Written exercise: Extract each line bearing the word "object".

Data to use:
— Start —

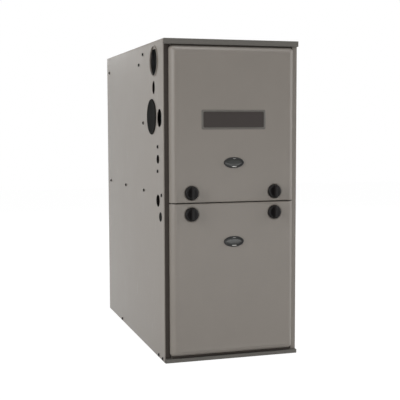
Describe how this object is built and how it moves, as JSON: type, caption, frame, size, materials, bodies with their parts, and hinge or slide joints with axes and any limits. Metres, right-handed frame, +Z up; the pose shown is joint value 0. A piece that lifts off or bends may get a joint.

— End —
— Start —

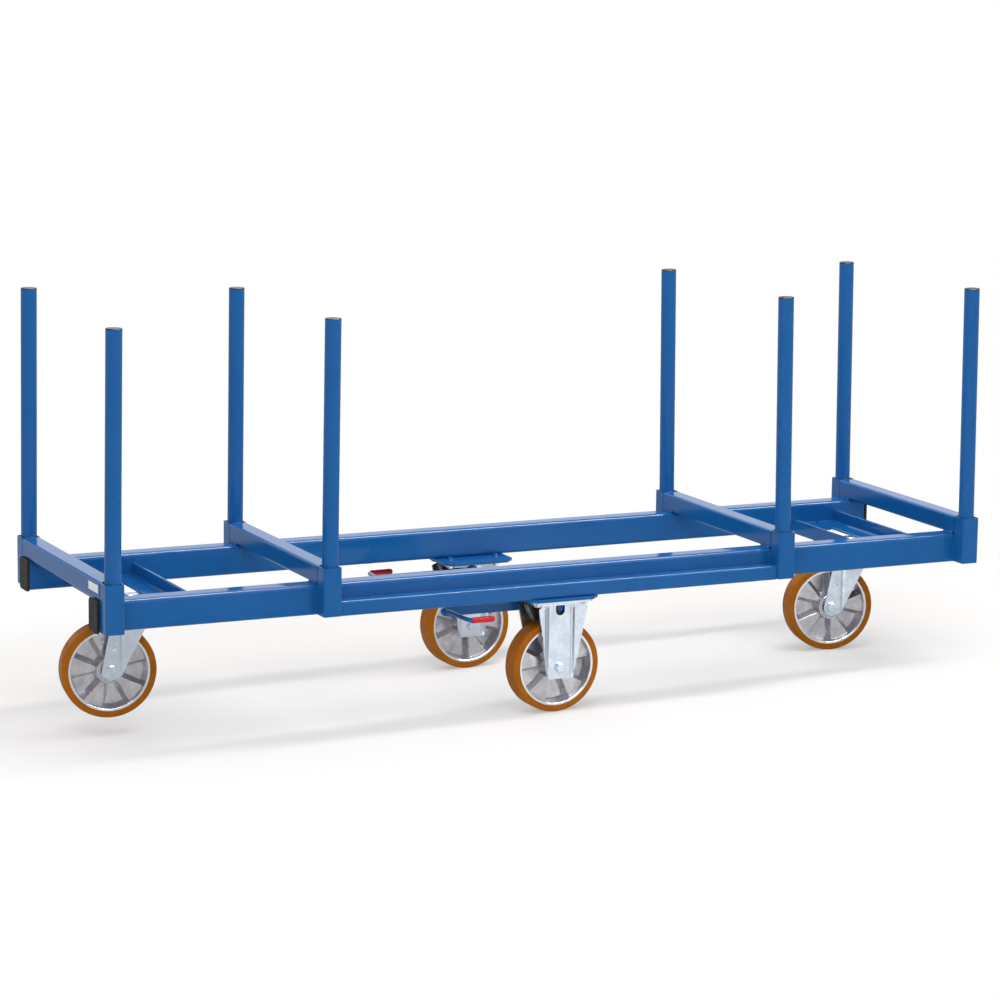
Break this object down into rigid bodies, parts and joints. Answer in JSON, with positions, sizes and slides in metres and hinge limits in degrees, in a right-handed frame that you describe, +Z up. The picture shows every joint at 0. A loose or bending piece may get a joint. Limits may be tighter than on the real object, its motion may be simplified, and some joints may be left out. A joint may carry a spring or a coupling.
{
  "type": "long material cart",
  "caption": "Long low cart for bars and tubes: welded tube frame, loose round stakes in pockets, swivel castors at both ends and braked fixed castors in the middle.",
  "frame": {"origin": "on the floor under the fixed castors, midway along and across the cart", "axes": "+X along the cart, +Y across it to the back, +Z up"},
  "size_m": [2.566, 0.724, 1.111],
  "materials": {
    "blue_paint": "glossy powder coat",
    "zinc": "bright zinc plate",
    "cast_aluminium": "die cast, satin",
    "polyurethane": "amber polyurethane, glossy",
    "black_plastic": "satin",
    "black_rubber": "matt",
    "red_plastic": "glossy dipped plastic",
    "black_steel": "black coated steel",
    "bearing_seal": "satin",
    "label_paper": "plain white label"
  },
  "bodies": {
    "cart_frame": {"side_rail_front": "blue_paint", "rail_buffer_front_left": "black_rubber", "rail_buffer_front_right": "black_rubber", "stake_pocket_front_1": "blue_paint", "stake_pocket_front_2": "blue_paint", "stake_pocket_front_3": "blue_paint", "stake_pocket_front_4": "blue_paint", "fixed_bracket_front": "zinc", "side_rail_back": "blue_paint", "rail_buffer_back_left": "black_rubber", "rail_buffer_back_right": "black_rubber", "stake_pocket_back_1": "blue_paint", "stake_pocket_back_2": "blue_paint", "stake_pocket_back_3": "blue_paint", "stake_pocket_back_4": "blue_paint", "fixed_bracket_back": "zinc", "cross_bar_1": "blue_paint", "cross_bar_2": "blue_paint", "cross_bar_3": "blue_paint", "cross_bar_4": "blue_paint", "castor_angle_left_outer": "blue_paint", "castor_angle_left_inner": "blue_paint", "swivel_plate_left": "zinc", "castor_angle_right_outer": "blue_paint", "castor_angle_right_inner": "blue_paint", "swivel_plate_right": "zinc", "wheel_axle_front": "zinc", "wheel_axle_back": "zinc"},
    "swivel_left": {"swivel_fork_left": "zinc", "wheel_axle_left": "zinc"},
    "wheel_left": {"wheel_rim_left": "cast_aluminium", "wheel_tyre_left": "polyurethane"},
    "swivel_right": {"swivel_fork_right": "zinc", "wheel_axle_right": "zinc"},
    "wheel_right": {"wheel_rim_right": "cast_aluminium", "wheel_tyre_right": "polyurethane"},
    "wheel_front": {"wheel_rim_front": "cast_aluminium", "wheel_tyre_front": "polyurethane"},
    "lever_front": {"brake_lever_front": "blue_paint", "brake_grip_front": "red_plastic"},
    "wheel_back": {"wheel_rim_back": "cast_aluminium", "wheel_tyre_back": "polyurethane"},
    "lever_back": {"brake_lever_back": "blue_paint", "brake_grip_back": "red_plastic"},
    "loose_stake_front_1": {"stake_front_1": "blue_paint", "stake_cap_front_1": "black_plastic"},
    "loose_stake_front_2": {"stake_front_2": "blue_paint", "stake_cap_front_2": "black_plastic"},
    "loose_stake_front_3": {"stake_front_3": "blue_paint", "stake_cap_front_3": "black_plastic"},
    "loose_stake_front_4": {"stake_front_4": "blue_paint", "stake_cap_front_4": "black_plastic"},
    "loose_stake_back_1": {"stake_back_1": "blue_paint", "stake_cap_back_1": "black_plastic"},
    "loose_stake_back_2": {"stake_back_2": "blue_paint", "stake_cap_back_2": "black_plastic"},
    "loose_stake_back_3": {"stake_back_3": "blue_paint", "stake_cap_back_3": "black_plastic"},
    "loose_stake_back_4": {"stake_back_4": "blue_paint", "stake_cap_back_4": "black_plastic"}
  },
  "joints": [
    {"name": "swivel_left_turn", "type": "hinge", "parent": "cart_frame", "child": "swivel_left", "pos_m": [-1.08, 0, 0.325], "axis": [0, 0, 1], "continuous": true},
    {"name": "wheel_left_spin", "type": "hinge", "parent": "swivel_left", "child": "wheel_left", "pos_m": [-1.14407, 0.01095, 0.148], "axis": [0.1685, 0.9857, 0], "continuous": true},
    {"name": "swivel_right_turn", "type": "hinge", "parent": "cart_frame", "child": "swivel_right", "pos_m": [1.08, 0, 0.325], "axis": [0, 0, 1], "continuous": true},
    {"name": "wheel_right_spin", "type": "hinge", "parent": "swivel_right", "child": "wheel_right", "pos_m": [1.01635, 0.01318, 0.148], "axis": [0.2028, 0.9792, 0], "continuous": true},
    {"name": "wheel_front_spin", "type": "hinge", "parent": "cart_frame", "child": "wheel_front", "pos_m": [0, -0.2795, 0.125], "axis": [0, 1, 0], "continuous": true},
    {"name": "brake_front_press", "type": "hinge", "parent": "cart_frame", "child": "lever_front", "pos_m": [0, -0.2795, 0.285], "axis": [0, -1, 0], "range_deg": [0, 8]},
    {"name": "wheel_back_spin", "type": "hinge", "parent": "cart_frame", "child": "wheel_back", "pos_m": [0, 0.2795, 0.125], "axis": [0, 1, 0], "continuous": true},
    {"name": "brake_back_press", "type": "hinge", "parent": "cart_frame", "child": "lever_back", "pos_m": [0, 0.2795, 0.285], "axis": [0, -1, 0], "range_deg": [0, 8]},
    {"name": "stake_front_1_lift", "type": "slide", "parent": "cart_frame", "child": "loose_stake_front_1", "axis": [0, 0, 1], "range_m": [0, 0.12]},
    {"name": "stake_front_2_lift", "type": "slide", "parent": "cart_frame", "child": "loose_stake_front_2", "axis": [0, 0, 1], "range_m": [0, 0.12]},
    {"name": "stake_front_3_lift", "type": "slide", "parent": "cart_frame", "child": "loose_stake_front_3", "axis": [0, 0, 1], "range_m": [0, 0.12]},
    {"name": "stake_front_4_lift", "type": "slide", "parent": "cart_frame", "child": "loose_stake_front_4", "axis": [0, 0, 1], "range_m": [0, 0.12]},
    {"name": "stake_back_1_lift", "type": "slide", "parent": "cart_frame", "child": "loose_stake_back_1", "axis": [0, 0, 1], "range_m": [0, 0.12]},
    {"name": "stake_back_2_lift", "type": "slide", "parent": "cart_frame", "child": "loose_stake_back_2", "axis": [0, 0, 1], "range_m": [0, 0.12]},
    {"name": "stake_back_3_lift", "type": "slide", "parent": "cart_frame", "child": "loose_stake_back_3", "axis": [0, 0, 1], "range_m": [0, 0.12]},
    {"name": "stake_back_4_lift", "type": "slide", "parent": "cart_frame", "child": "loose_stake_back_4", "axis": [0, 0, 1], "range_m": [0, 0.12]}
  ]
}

— End —

Complete output:
Describe how this object is built and how it moves, as JSON: type, caption, frame, size, materials, bodies with their parts, and hinge or slide joints with axes and any limits. Metres, right-handed frame, +Z up; the pose shown is joint value 0. A piece that lifts off or bends may get a joint.
Break this object down into rigid bodies, parts and joints. Answer in JSON, with positions, sizes and slides in metres and hinge limits in degrees, in a right-handed frame that you describe, +Z up. The picture shows every joint at 0. A loose or bending piece may get a joint. Limits may be tighter than on the real object, its motion may be simplified, and some joints may be left out. A joint may carry a spring or a coupling.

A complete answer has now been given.